Dans ce livre page 10 il ramène au nom de son père, Rabbi Matslia'h Mazouz qui a été assassiné à Tunis, que les anciens Sages de Tunis ne voulaient pas avoir le Aboudarham à la maison ! Parce qu'ils considéraient que c'était Bitoul Torah. Le livre rassemble juste des minhaguim, des explications de Tfilot, des choses simples. Alors que l'on pourrait à la place faire du pilpoul, des rishonim, un maharsha, se casser la tête ! Rav Mazouz ne souscrit pas à cette idée, le Aboudarham est un Rishon très souvent ramené dans le Beth Yossef. Un livre simple n’est pas forcément inintéressant. Preuve en est ce qu'on vient de voir sur le 10 Tevet qui repousse Shabbat !
POURQUOI JEUNE-T-ON ?
Il faut comprendre que ce qui est important dans cette journée n'est pas seulement de jeûner, mais de se préparer à la Tshouva, comme l'écrit le Kitsour Shoul'han Aroukh de Rav Gantsfried (§121), le Mishna Broura (début de §549), le Baal Shem tov (Tsavaat Harivash §43) et énormément d'autres rabbanim.
Déjà dans la Mishna c'est mentionné dans Taanit 15a : on ramène le passouk de Yona qui dit qu’'Hashem a vu les actions des gens de Ninive et la Mishna souligne que ce n'est pas le jeûne et le sac de silice qu'Hashem a surtout remarqué mais leur Tshouva.
Donc si on jeûne on souffre toute la journée, on a mal à la tête, on lit les Tehilim toute la journée MAIS qu'on n'a pas pris sur soi de s'arranger sur un point alors on est passé à côté du jeûne.
Le Rambam aussi écrit (début du Perek 5 de Taanit) que le but du jeûne est d'ouvrir le cœur à la Tshouva.
Le 'Hatam Sofer (Shout Ora'h 'Haïm §208) explique que ce n'est pas un Taanit de Aveilout mais un Taanit de Tshouva.
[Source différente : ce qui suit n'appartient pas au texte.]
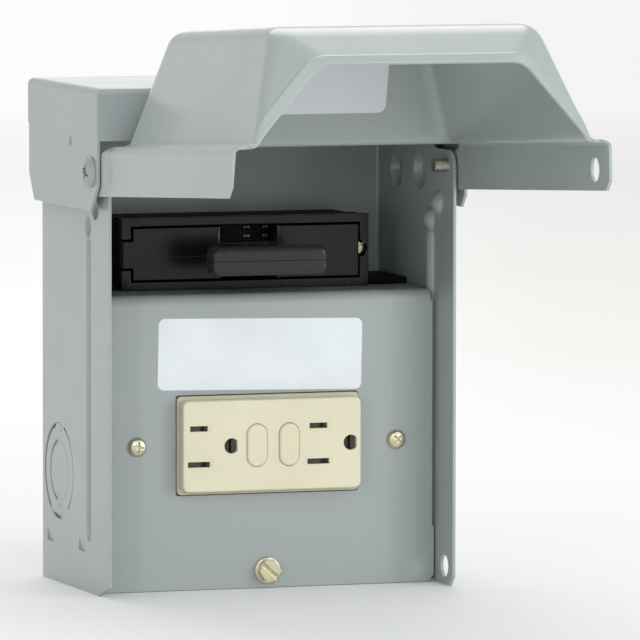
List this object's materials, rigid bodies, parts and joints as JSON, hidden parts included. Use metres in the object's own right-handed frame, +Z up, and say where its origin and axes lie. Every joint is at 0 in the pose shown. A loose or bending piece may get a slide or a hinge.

Le Maharal de Prague dans Netivot Olam dans Netivot Tshouva (§7 p.168) explique qu'on appelle le jeûne Taanit et pas Tsom car le mot Taanit veut aussi dire soumission comme on voit du passouk dans Bo (10, 14) ad matai meanta leanot panaï - jusqu'à quand tu vas refuser de te soumettre à moi.
Le 'Hida écrit dans Moré Etsba (§174) que le Taanit est une préparation du corps pour faire Tshouva convenablement, et celui qui jeûne mais qui n'a pas fait Tshouva c'est comme s'il n’avait rien fait !
Le Abrabanel (Zekharia Perek 7 p.221) écrit que la délivrance des juifs, leur espoir et le retour de la Shkhina en Israel ne dépend pas du nombre de jeûnes que l'on va ajouter. Ce qui va réellement faire changer les choses c'est corriger ses actions et mieux agir (et ça peut parfois passer pour un jeûne), et se coller à Hashem de tout son cœur. Comment ? En se collant à la Torah ou aux 'Hakhamim. Le Abrabanel ajoute : Ma ekhpat lei Lakadosh Baroukh Hou im yokhlou im lo yokhlou qu'est-ce que ça peut lui faire au bon D.ieu si on a le ventre vide ou pas !
C'est même meroumaz dans le Passouk de Zekharia qui ramène que les quatre jeûnes seront pour le beth yehouda lesasson oulesim'ha oulamoadim tovim vehaemet vehashalom éhavou. C'est-à-dire que le but de tout ça c'est arriver au Emet et au Shalom.
LA ‘HOUMRA DU 10 TEVET
En résumé on a vu trois raisons pour comprendre la ‘Houmra particulière du 10 Tevet.
Ce que dit la Gmara que le début de la catastrophe est le pire, c’est donc le siège de Jérusalem qui est particulièrement marqué.
Le ‘Hatam Sofer qui explique que chaque année le 10 Tévet les juifs sont jugés sur la destruction du Temple pour l’année à venir
Enfin on a ramené le Midrash Tan’houma qui dit que la destruction du Beth Hamikdash était initialement prévue pour le 10 Tévet avant d’être décalé au 9 Av.
Il faut aussi rappeler que le jour du 10 Tévet a été fixé par les Rabbanim comme le jour de Taanit Yohrzeit Klali pour tous les juifs tués à la Shoah dont on ne connaît pas la date. Donc c'est le jour du Yohrzeit de milliers de Tsadikim, pas seulement de Rav Shimon Sofer mais d'encore beaucoup d'autres.
Ce qui fait encore une raison de la particularité de ce jeûne du 10 Tévet.